Problem details:
Output an exact reproduction of the data.

Data provided:
++++++++

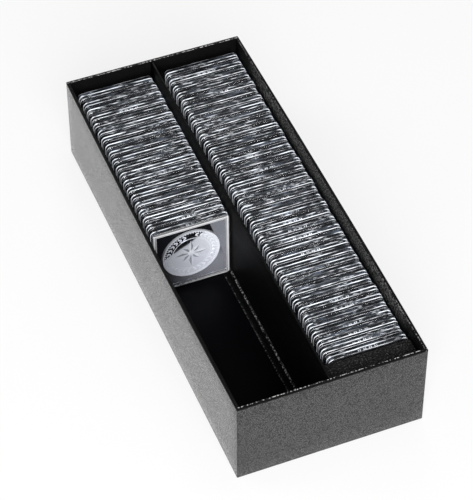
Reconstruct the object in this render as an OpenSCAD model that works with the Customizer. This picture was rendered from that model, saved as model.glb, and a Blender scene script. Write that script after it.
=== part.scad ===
// Coin display case: a paper-wrapped board tray with two long bays, a divider,
// a foam spacer and two rows of clear square coin capsules standing on edge.
// Each capsule holds a coin in a black insert. Millimetres. The origin is the
// middle of the underside, +Y runs along the rows to the back, +X to the right
// and +Z up.

/* [Tray] */
// Outside length along the rows
box_l = 288; // [260:1:330]
// Width of the left bay beyond the width of a capsule
left_bay_slack = 4.5; // [2:0.5:10]
// Width of the right bay beyond the width of a capsule
right_bay_slack = 7; // [2:0.5:10]
// Height of the rim over the tops of the capsules
rim_over = 9.05; // [2:0.05:20]
// Thickness of the greyboard walls
wall_board_t = 1.6; // [1.2:0.1:2]
// Thickness of the greyboard base
base_board_t = 1.6; // [1.2:0.1:2.4]
// Thickness of the wrapping and lining papers
paper_t = 0.2; // [0.1:0.05:0.3]
// How far the outer paper is turned in below the rim
rim_turn_in = 12; // [6:1:20]
// How far the outer paper is turned in under the base
base_turn_in = 14; // [8:1:20]
// Margin between the sheet under the base and the outside of the tray
base_sheet_margin = 2.5; // [1:0.5:5]

/* [Divider] */
// Thickness of the board inside the divider
divider_board_t = 1.1; // [0.8:0.1:1.6]
// How far the divider's top edge lies below the rim
divider_drop = 0.4; // [0:0.1:4]
// Width of the divider's glued feet on the floor
divider_foot_w = 5.5; // [3:0.5:8]

/* [Capsule] */
// Width and height of a closed capsule
capsule_w = 50; // [46:0.5:60]
// Thickness of a closed capsule
capsule_t = 6.35; // [6.1:0.05:6.8]
// Radius of a capsule's corners
capsule_corner_r = 3; // [2:0.5:5]
// Width of the raised border round each face
border_w = 2.3; // [1.5:0.1:3]
// Height of the raised border over the face
border_h = 0.5; // [0.3:0.05:0.7]
// Width of the groove round the edge where the halves meet
seam_groove_w = 0.5; // [0.3:0.1:1]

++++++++

Finished exercise:
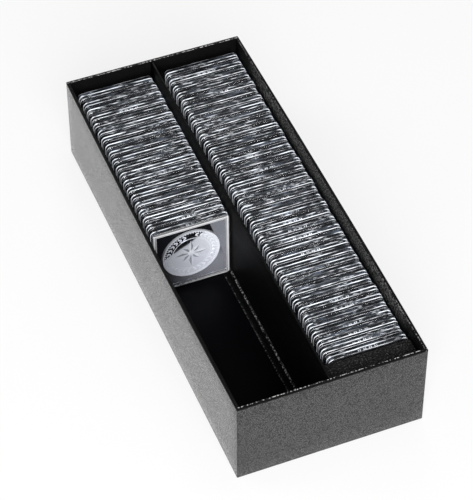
Reconstruct the object in this render as an OpenSCAD model that works with the Customizer. This picture was rendered from that model, saved as model.glb, and a Blender scene script. Write that script after it.
=== part.scad ===
// Coin display case: a paper-wrapped board tray with two long bays, a divider,
// a foam spacer and two rows of clear square coin capsules standing on edge.
// Each capsule holds a coin in a black insert. Millimetres. The origin is the
// middle of the underside, +Y runs along the rows to the back, +X to the right
// and +Z up.

/* [Tray] */
// Outside length along the rows
box_l = 288; // [260:1:330]
// Width of the left bay beyond the width of a capsule
left_bay_slack = 4.5; // [2:0.5:10]
// Width of the right bay beyond the width of a capsule
right_bay_slack = 7; // [2:0.5:10]
// Height of the rim over the tops of the capsules
rim_over = 9.05; // [2:0.05:20]
// Thickness of the greyboard walls
wall_board_t = 1.6; // [1.2:0.1:2]
// Thickness of the greyboard base
base_board_t = 1.6; // [1.2:0.1:2.4]
// Thickness of the wrapping and lining papers
paper_t = 0.2; // [0.1:0.05:0.3]
// How far the outer paper is turned in below the rim
rim_turn_in = 12; // [6:1:20]
// How far the outer paper is turned in under the base
base_turn_in = 14; // [8:1:20]
// Margin between the sheet under the base and the outside of the tray
base_sheet_margin = 2.5; // [1:0.5:5]

/* [Divider] */
// Thickness of the board inside the divider
divider_board_t = 1.1; // [0.8:0.1:1.6]
// How far the divider's top edge lies below the rim
divider_drop = 0.4; // [0:0.1:4]
// Width of the divider's glued feet on the floor
divider_foot_w = 5.5; // [3:0.5:8]

/* [Capsule] */
// Width and height of a closed capsule
capsule_w = 50; // [46:0.5:60]
// Thickness of a closed capsule
capsule_t = 6.35; // [6.1:0.05:6.8]
// Radius of a capsule's corners
capsule_corner_r = 3; // [2:0.5:5]
// Width of the raised border round each face
border_w = 2.3; // [1.5:0.1:3]
// Height of the raised border over the face
border_h = 0.5; // [0.3:0.05:0.7]
// Width of the groove round the edge where the halves meet
seam_groove_w = 0.5; // [0.3:0.1:1]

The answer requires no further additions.